If you take a look at RTL simulation and post-PnR simulation there is no difference, but for some reason the timing of the uart_tx
has been changed when changing the bit width - this is deduced by observing the read data on the serial port, which is almost always halfway correct when changing bit widths. This may be a consequence of a deeper issue mentioned here.
If you take a look at RTL simulation and post-PnR simulation there is no difference, [...]
It seems that some things are still missing so that I can simulate it properly. Can you please check that the files are up to date? The makefile has no targets for any simulation. The testbench complains about conflicting drivers on the inout ports. I'd like to see the same results in the simulation first, as you do, then I can get a better picture of it. Thanks!
I just pulled the repo clean and run all the steps listed here to simulate. Here's what I got for the RTL, post-synth, and post-PnR sim, in the listed order, top to bottom. Essentially the uart_tx transmits 0x0708
if it runs successfully.
If you encounter no simulation targets in the makefile that is because the simulation is done in 2.sim
as listed in the steps, and 3.build
is just for synthesis and PnR.
Also the simulations are now all done in Verilator, and iverilog is not currently supported, which solves the "conflicting drivers on the inout ports".
Also the simulations are now all done in Verilator, and iverilog is not currently supported, which solves the "conflicting drivers on the inout ports".
Why change the simulator to avoid the error messages?
For a more detailed analysis/co-simulation on our side, at least the post-synthesis and post-implementation netlists should be simulatable by iverilog. I need its features such as timing annotation.
@pu-cc any experience or example you can offer about simulating inout
ports and multi-drop, tri-state buses with iverilog
?
Tarik's example above simulates fine with commercial tools on EDA Playground and, surprisingly, even with nominally 2-state Verilator.
@DadoCCAG please consider adding Verilator to GateMate simulation stack, and advise if you need anything else from Tarik in order to address this issue.
any experience or example you can offer about simulating inout ports and multi-drop, tri-state buses with iverilog?
I don't understand that. It works very well, and if you need an example, please take a look at e.g. this testbench with spiflash
, whose ports are inout
:
https://github.com/pu-cc/picorv32/tree/gatemate-demo/picosoc
@pu-cc we found the bug in the sim model, and now iverilog runs fine for the RTL and post-synthesis simulation, but it stays at 0 ticks in post-pnr sim, which is likely due to the way the sim models are written. Still I get no error so I don't know what is the exact reason, but from my side, RTL sim and post-synth sim work both with verilator and iverilog now.
Is this stuck-at-time-0
post-PNR sim using 0-delay
mode? Have you also tried the back-annotated SDF
mode?
Does Icarus have an option for unit delay
sim?

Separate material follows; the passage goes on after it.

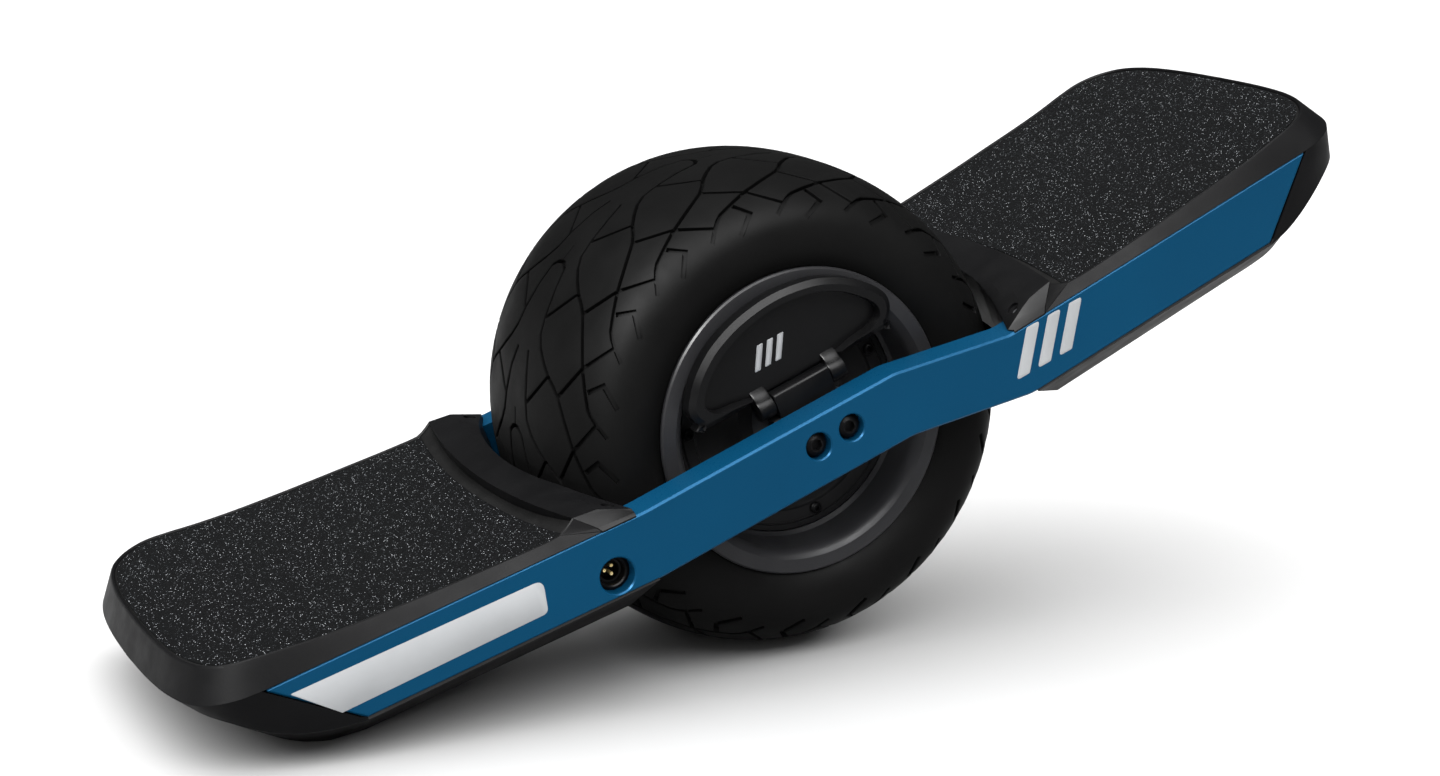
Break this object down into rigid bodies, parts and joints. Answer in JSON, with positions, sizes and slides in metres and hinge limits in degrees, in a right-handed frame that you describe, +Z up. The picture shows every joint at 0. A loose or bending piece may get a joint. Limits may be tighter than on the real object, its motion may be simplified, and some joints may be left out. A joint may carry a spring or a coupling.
{
  "type": "one-wheel self-balancing board",
  "caption": "Self-balancing ride-on board with one wide hub-motor tyre between angled side rails, grip-covered footpads and a fold-out carry handle.",
  "frame": {"origin": "On the floor under the middle of the whole board's bounding box.", "axes": "+X towards the raised tail, -Y towards the rail with the carry handle and charge inlet, +Z up. The wheel turns about Y. The board is pitched so its nose and tyre both stand on z = 0."},
  "size_m": [0.7402, 0.244, 0.3163],
  "materials": {
    "rail_blue": "satin deep blue coat",
    "decal": "satin silver film",
    "bumper_plastic": "fine matt black",
    "trim_plastic": "satin black",
    "grip": "coarse black grit",
    "sensor_film": "amber film",
    "screw_steel": "plain",
    "black_steel": "black oxide",
    "axle_steel": "machined",
    "stator_steel": "laminated",
    "box_aluminium": "cast, grey",
    "rim_aluminium": "dark grey satin",
    "cover_aluminium": "dark grey satin",
    "circuit": "solder mask",
    "cell_can": "shrink sleeve",
    "cable_rubber": "matt",
    "port_plastic": "black",
    "contact_brass": "gold plated",
    "button_metal": "satin",
    "copper": "enamelled copper",
    "valve_brass": "dull",
    "tyre_rubber": "satin black",
    "handle_plastic": "satin black"
  },
  "bodies": {
    "board": {"rail_left": "rail_blue", "rail_right": "rail_blue", "rail_stripe": "decal", "rail_emblem": "decal", "front_bumper": "bumper_plastic", "rear_bumper": "bumper_plastic", "bumper_screws": "screw_steel", "front_footpad": "bumper_plastic", "rear_footpad": "bumper_plastic", "front_grip": "grip", "rear_grip": "grip", "foot_sensor": "sensor_film", "front_trim": "trim_plastic", "rear_trim": "trim_plastic", "trim_screws": "screw_steel", "controller_box": "box_aluminium", "controller_lid": "box_aluminium", "controller_board": "circuit", "battery_box": "box_aluminium", "battery_lid": "box_aluminium", "battery_cells": "cell_can", "motor_cable": "cable_rubber", "charge_port": "port_plastic", "charge_pins": "contact_brass", "button_housing": "port_plastic", "axle": "axle_steel", "axle_bolts": "black_steel", "stator": "stator_steel", "windings": "copper", "bearings": "axle_steel", "handle_pin": "axle_steel", "handle_bracket": "handle_plastic"},
    "wheel": {"tyre": "tyre_rubber", "rim": "rim_aluminium", "rotor_magnets": "stator_steel", "motor_cover_left": "cover_aluminium", "motor_cover_right": "cover_aluminium", "cover_screws": "black_steel", "valve_stem": "valve_brass"},
    "carry_handle": {"handle": "handle_plastic", "handle_badge": "decal"},
    "button": {"power_button": "button_metal"}
  },
  "joints": [
    {"name": "wheel_spin", "type": "hinge", "parent": "board", "child": "wheel", "pos_m": [0.00839, 0, 0.146], "axis": [0, 1, 0], "continuous": true},
    {"name": "handle_fold", "type": "hinge", "parent": "board", "child": "carry_handle", "pos_m": [0.00029, -0.092, 0.16861], "axis": [0.9265, 0, 0.3763], "range_deg": [0, 90]},
    {"name": "power_press", "type": "slide", "parent": "board", "child": "button", "axis": [0, -1, 0], "range_m": [0, 0.0015], "stiffness_N_per_m": 300, "springref_m": -0.001}
  ]
}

If so, it's also worth trying...
@tarik-ibrahimovic this is great news that can help me with debugging. Regarding the stuck post-implementation simulation, that just crossed my mind, have you checked that the OUT_CLK
parameter in CC_PLL
is not zero? See cpelib.v.
Sorry, I forgot to update the tools to the latest version it works fine now. To continue with solving the problem: as with verilator, RTL sim, post-synth sim, and post-pnr sim are matching, and look like the inserted figure below.

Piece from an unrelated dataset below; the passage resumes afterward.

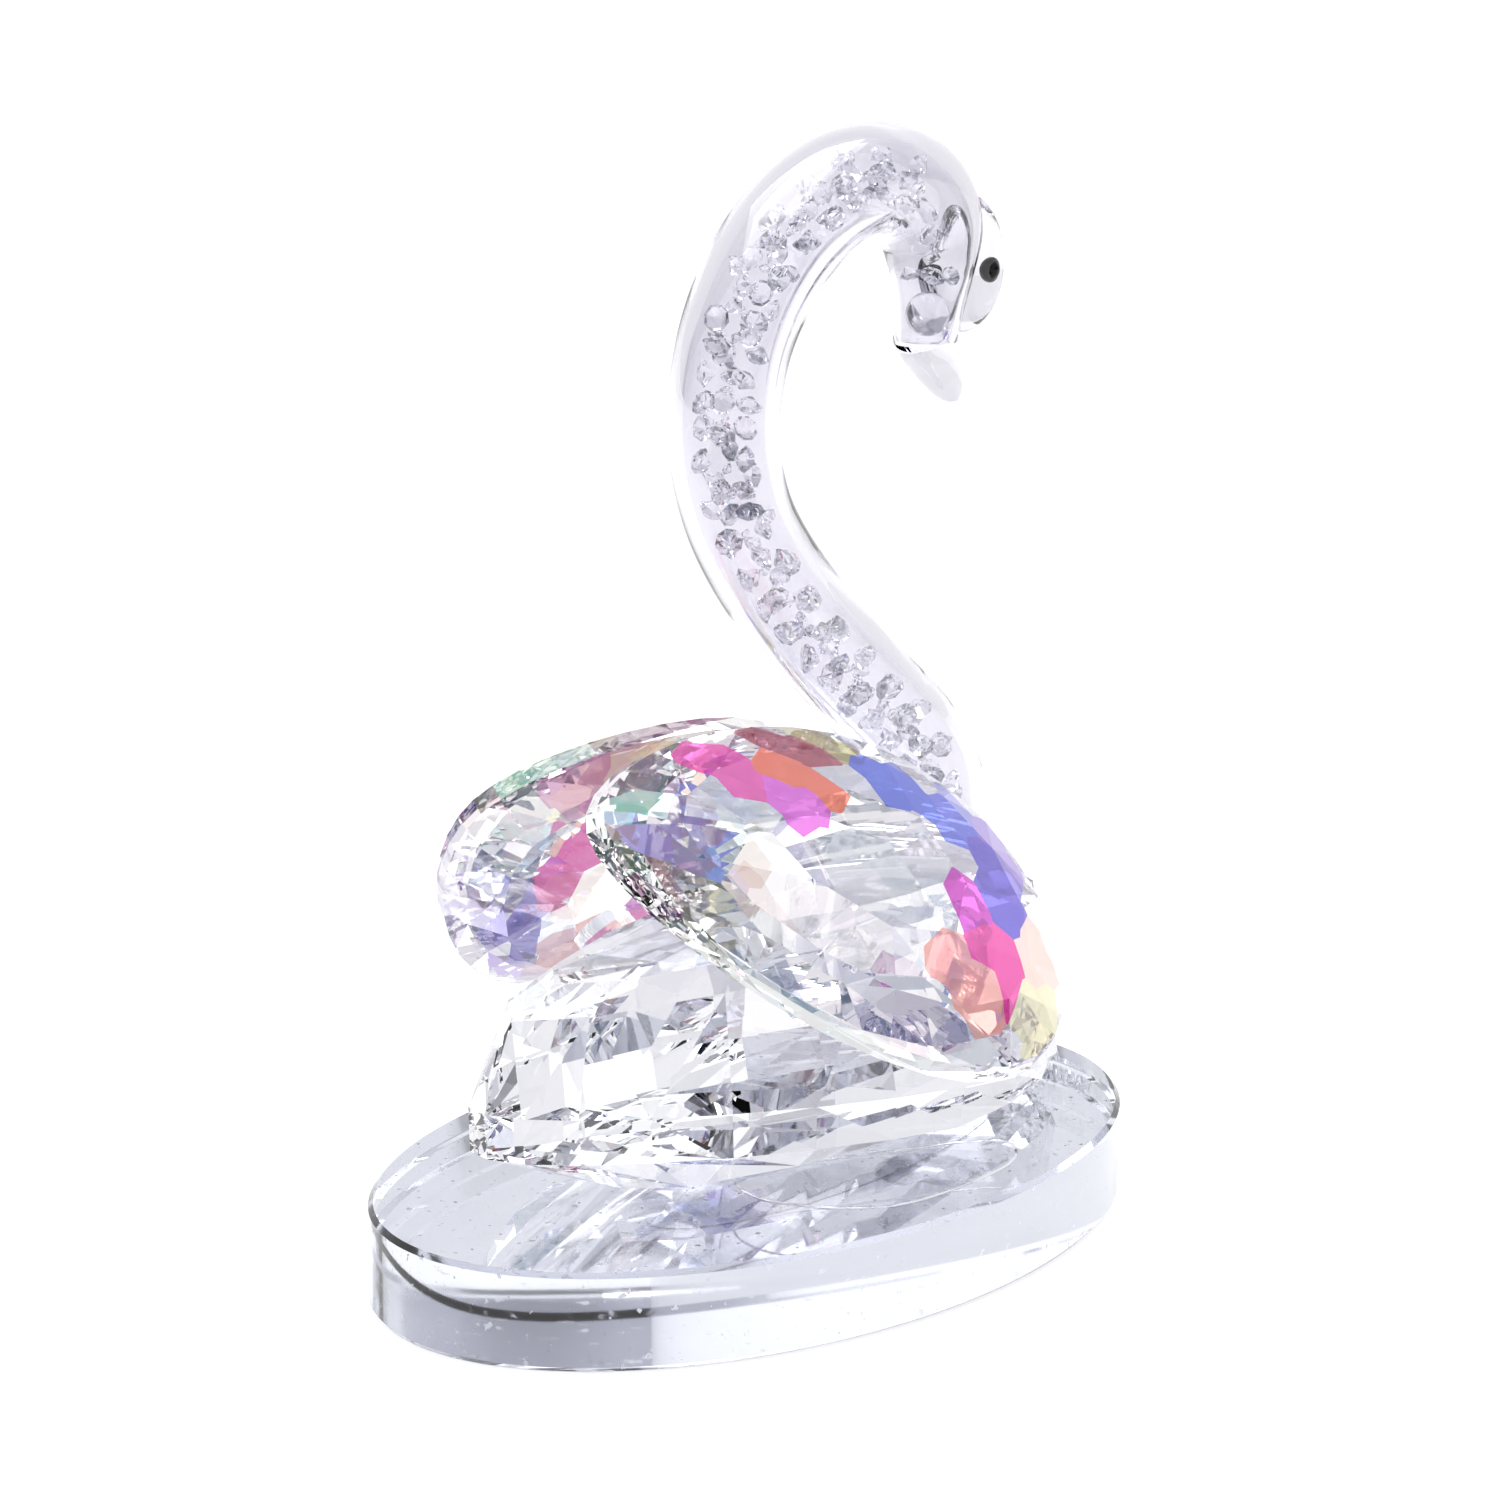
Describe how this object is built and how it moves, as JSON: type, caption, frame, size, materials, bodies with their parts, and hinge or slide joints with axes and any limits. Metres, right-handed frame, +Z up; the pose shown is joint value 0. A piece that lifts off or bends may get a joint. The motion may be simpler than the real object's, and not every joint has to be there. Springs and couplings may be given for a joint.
{
  "type": "crystal swan figurine",
  "caption": "Cut-crystal swan figurine: faceted boat-shaped body with two rainbow-coated pear-shaped wings and a stone-filled glass neck, on an oval mirror-backed glass base.",
  "frame": {"origin": "centre of the base's underside", "axes": "+X the way the swan faces, +Y the swan's left, +Z up"},
  "size_m": [0.1, 0.061, 0.1133],
  "materials": {
    "base_glass": "polished, clear",
    "mirror_film": "silvered",
    "body_crystal": "cut and polished, clear",
    "coated_crystal": "cut and polished, rainbow coating",
    "clear_glue": "clear, cured",
    "neck_glass": "flame-polished, clear",
    "stone_crystal": "cut and polished, clear",
    "eye_black": "gloss black"
  },
  "bodies": {
    "root": {"base_slab": "base_glass", "base_mirror_film": "mirror_film", "body_glue_film": "clear_glue", "body_crystal": "body_crystal", "wing_right": "coated_crystal", "wing_left": "coated_crystal", "wing_pad_right_rear": "clear_glue", "wing_pad_right_front": "clear_glue", "wing_pad_left_rear": "clear_glue", "wing_pad_left_front": "clear_glue", "neck_glue_film": "clear_glue", "neck_tube": "neck_glass", "neck_chatons": "stone_crystal", "neck_chips": "stone_crystal", "throat_ball": "stone_crystal", "head_lobe": "neck_glass", "beak": "neck_glass", "eye_right": "eye_black", "eye_left": "eye_black"}
  },
  "joints": []
}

Previous problem was: when I change the counter
bit width from 6 bits to anything else, I get a non-functioning design.
Now with the new tools the design doesn't work in any way I try, shown in the image below.
The post-PnR sim and real chip operation are mismatching.
@tarik-ibrahimovic have you checked tool-reported Fmax against the actual clock applied to the board, per this?
If there are timing-closure issue, a back-annotated PNR sim should reveal them...
Thank you @tarik-ibrahimovic! I can also reproduce the behavior here. I'm working on it.
@chili-chips-ba worst corner timing should be at least 60 MHz, according to my logs. So that shouldn't be any problem.